Streep empresta seu talento e carisma para compor uma figura comum, mas ao mesmo tempo brilhante. Ela é capaz de nos fazer acreditar que Florence poderia até cometer a loucura de abrir mão de sua fortuna em troca da possibilidade de construir uma carreira como cantora, afinal a música é o que a faz desejar estar viva. Mesmo o espectador tendo conhecimento de sua pouca aptidão, ainda assim fica na torcida pela personagem que comove com seu entusiasmo e certa inocência.

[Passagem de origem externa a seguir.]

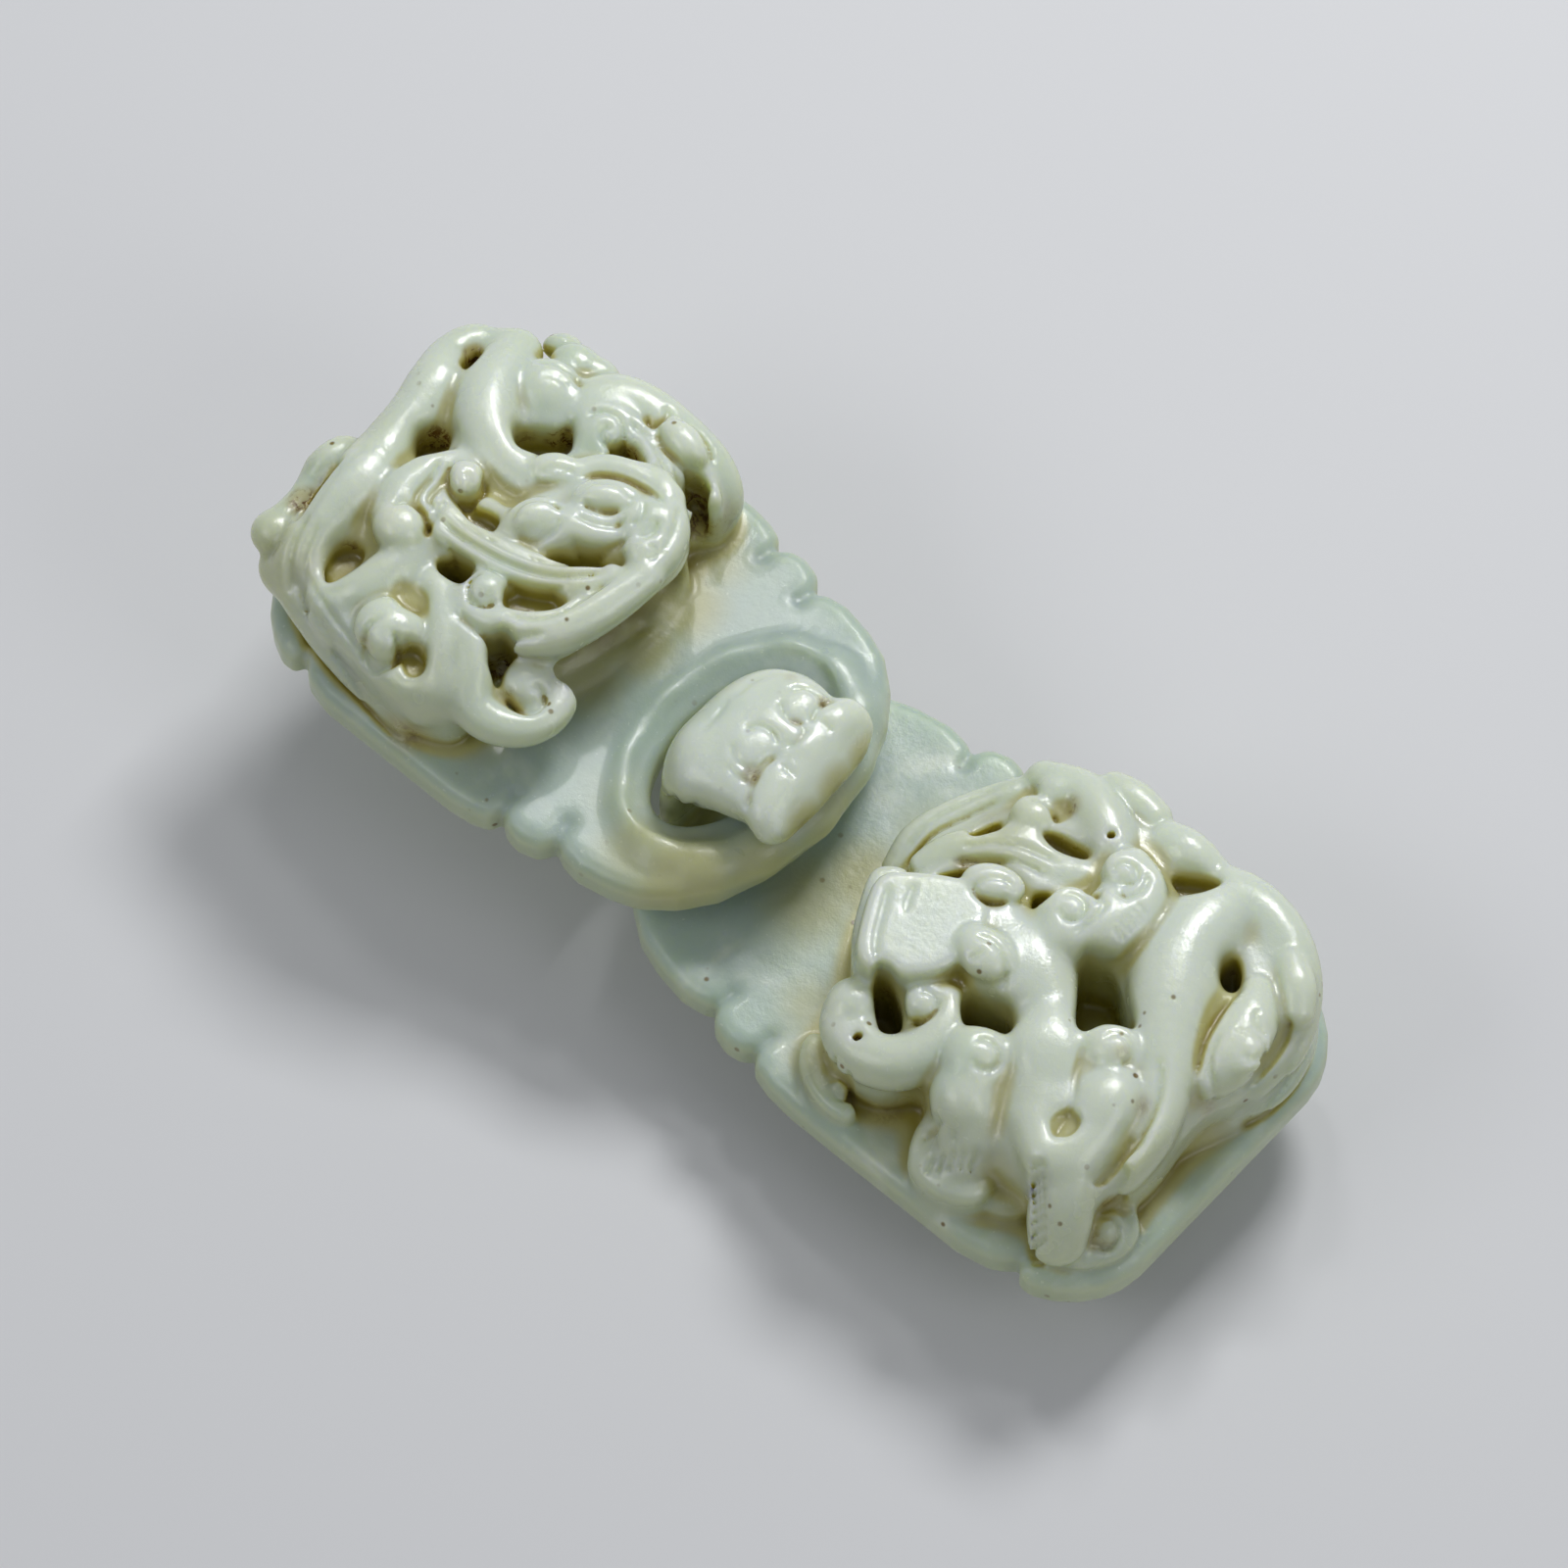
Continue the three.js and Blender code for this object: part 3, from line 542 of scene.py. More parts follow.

O talento vocal da atriz já pôde ser conferido em outras ocasiões, assim certamente ela precisou ter muita concentração para desafinar sem peso na consciência, mas nada de muito sacrificante para alguém conhecida pela forma detalhada e dedicada que compõe suas personagens. Apesar de protagonizar diversos momentos cômicos, Streep interpreta com a seriedade e objetividade que a própria Florence encarava as situações, o que justifica o por quê de ela mesma não perceber suas limitações vocais. Já Grant há tempos não tinha um papel de destaque e empresta seu estilo charmoso atrapalhado conhecido de tantas comédias românticas, ainda que neste caso mais comedido, para criar de fato um bom coadjuvante, pois aparentemente foi esse o papel de Bayfield na vida da homenageada. Estava ao seu lado para protegê-la e apagar incêndios, mas é visível o carinho que nutria pela esposa e seu empenho para que ela brilhasse nos palcos.
A maior surpresa, no entanto, é quanto o desempenho de Helberg que faz uma excelente composição flertando com o caricato propositalmente , afinal cabe a ele aguentar diariamente a sinfonia desafinada de sua aluna, mas segurar seus ímpetos para não deixar o sonho dela morrer. A amizade sincera que surge entre eles é o que de fato humanizada este trabalho aos moldes narrativos de um clássico de época aproveitando-se da ação transcorrer da nostálgica e boêmia década de 1940. Dos requintados cenários aos figurinos escandalosos da protagonista, tudo impressiona pela beleza e riqueza de detalhes exaltados pela excelente fotografia, destacando-se ainda as divertidas cenas dos ensaios da soprano agregadas a uma técnica de montagem que simulam o movimento de virada de páginas de livros para cada mudança de take. O objetivo de Florence - Quem é Essa Mulher?, assim como a de sua protagonista, é colocar um sorriso no rosto do espectador, ainda que faça uma crítica ao triste fato da sociedade viver de aparências, especialmente quando se tem dinheiro em jogo para manter a hipocrisia. A homenageada não marcou a História, mas sua perseverança e amor pela música tornam sua trajetória muito mais importante que seu legado artístico e justificam esta cinebiografia.